2016-11-23 Thread David Woodhouse
On Wed, 2016-11-23 at 14:26 +0100, Richard Levitte wrote:
> 
> Quite frankly, that's a though that should go back to David and his
> demand of automatic detection.  If anyone would *ever* create a raw
> DER file holding a tss OCTET STRING, then the file spec *will* have to
> have an indication of what type of content it is.
> If we're thinking in URI terms, I could think of a contraption like
> file:whatever.pem?t=tsskeyblob ...  or dare I say it,
> tpmkey:file=whatever.pem  (David is so going to hate me ;-) ...)

Nah, that's fine. I mean, I hated you already, but I don't hate you any
*more* for that observation.

I don't care about supporting every bizarre esoteric format under the
sun. All I'm after is consistency between applications for the *common*
and *reasonable* file formats.

Right now, if I have a PKCS#12 file with my identity certificate, I can
use that with a *subset* of the applications installed in my system.

If I have a PKCS#8 file, I can use that with a *different* subset of
the applications.
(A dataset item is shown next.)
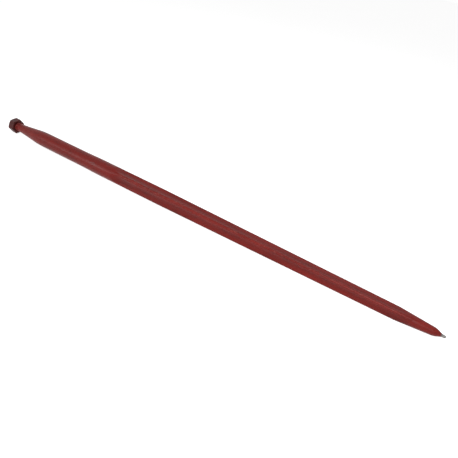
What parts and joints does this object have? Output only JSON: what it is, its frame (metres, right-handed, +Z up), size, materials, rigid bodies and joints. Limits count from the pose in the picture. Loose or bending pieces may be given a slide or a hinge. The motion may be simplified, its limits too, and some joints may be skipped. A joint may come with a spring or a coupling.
{
  "type": "bale spear",
  "caption": "Long forged bale spear, painted dark red: round shank, fluted tapering shaft and blunt nibbed point, with a taper seat and a threaded stud that carries a hex nut.",
  "frame": {"origin": "on the ground under the middle of the spear, as it lies at rest on its collar and its point", "axes": "+Z up, +X along the spear from the nut end towards the point, which leans about 0.6 degrees nose down; +Y to the left of the point"},
  "size_m": [1.245, 0.042, 0.0444],
  "materials": {
    "spear_paint": "semi-gloss dark red enamel over forged steel, bare at the nib",
    "nut_paint": "semi-gloss dark red enamel over a machined steel nut"
  },
  "bodies": {
    "root": {"spear": "spear_paint", "retaining_nut": "nut_paint"}
  },
  "joints": []
}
A different subset according to whether it's PEM or
DER.

If it's on a PKCS#11 token, I can use that with a *different* subset.

And many applications can be configured to build with a choice of
crypto libraries, so the formats they support will be *different* from
one distribution to another.

It's that mess that I'm trying to fix, but only for the key formats
which are common enough that users have a reasonable expectation that
they'll work.

If some nutter starts writing the TPM_KEY12 OCTET STREAM to a DER file
without even using the TssBlob structure from the TSS spec, I am not
going to lose any sleep over that.

And note that I am actively soliciting input on *what* forms should be
expected to "Just Work" and which are less important.
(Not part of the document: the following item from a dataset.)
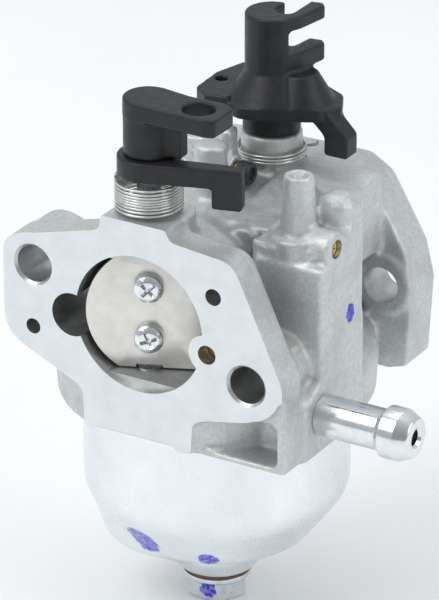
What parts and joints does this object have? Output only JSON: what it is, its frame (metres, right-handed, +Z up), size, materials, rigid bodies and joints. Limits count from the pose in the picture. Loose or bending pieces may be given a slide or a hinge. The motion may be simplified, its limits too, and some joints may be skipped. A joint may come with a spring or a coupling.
{
  "type": "carburetor",
  "caption": "Float carburetor for a small engine: cast body, deep-drawn fuel bowl, choke and throttle plates on upright shafts with moulded levers, and a hose nipple.",
  "frame": {"origin": "bore axis at the machined air-side face", "axes": "+X across the body towards the fuel nipple, +Y along the air flow to the engine face, +Z up along the choke and throttle shafts"},
  "size_m": [0.0719, 0.053, 0.0995],
  "materials": {
    "cast_alloy": "die cast, machined faces",
    "zinc_plate": "bright zinc plated pressing",
    "zinc_screw": "bright zinc plated",
    "brass": "machined",
    "spring_steel": "drawn wire",
    "shaft_steel": "ground",
    "plate_steel": "yellow-white passivated sheet",
    "black_nylon": "glass-filled, moulded",
    "cap_plastic": "moulded",
    "rubber": "moulded",
    "fibre": "pressed fibre",
    "float_plastic": "moulded foam"
  },
  "bodies": {
    "carburetor_body": {"body_casting": "cast_alloy", "float_bowl": "zinc_plate", "bowl_gasket": "rubber", "bowl_bolt": "zinc_screw", "bowl_bolt_washer": "fibre", "fuel_inlet_nipple": "zinc_screw", "inlet_valve_seat": "brass", "emulsion_tube": "brass", "main_jet": "brass", "pilot_jet": "brass", "air_jet": "brass", "passage_plug": "brass", "float_hinge_pin": "shaft_steel", "choke_return_spring": "spring_steel", "throttle_return_spring": "spring_steel", "throttle_shaft_seal": "rubber", "idle_mixture_screw": "brass", "mixture_limiter_cap": "cap_plastic"},
    "choke": {"choke_shaft": "shaft_steel", "choke_plate": "plate_steel", "choke_plate_screws": "zinc_screw", "choke_lever": "black_nylon"},
    "choke_arm": {"choke_arm": "black_nylon"},
    "throttle": {"throttle_shaft": "shaft_steel", "throttle_plate": "plate_steel", "throttle_plate_screw": "zinc_screw", "throttle_lever": "black_nylon"},
    "float": {"float": "float_plastic"},
    "needle": {"inlet_needle": "shaft_steel", "needle_tip": "rubber"}
  },
  "joints": [
    {"name": "choke_turn", "type": "hinge", "parent": "carburetor_body", "child": "choke", "pos_m": [-0.0015, 0.006, 0], "axis": [0, 0, 1], "range_deg": [0, 60], "stiffness_Nm_per_rad": 0.01, "springref_deg": -17.19, "deforming": ["choke_return_spring"]},
    {"name": "choke_arm_turn", "type": "hinge", "parent": "carburetor_body", "child": "choke_arm", "pos_m": [-0.0015, 0.006, 0], "axis": [0, 0, 1], "range_deg": [-30, 60]},
    {"name": "throttle_turn", "type": "hinge", "parent": "carburetor_body", "child": "throttle", "pos_m": [0, 0.043, 0], "axis": [0, 0, 1], "range_deg": [-75, 0], "stiffness_Nm_per_rad": 0.01, "springref_deg": 17.19, "deforming": ["throttle_return_spring"]},
    {"name": "float_swing", "type": "hinge", "parent": "carburetor_body", "child": "float", "pos_m": [0, 0.0076, -0.0255], "axis": [-1, 0, 0], "range_deg": [0, 5]},
    {"name": "needle_slide", "type": "slide", "parent": "carburetor_body", "child": "needle", "axis": [0, 0, -1], "range_m": [0, 0.0006]}
  ],
  "couplings": [
    {"joint": "needle_slide", "follows": "float_swing", "m_per_rad": 0.0041}
  ]
}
Perhaps there's a case to be made for ditching DER entirely and
expecting people to use PEM? Or at least expect DER to work only for
PKCS#12, PKCS#8 and PKCS#1?

I'd certainly be OK with never adding any *new* DER forms to the list
of "shall be expected to work", and requiring PEM instead for anything
new. With the caveat that I *am* being led by what's actually out there
in the wild, being issued to users through their corporate and other
PKI infrastructure.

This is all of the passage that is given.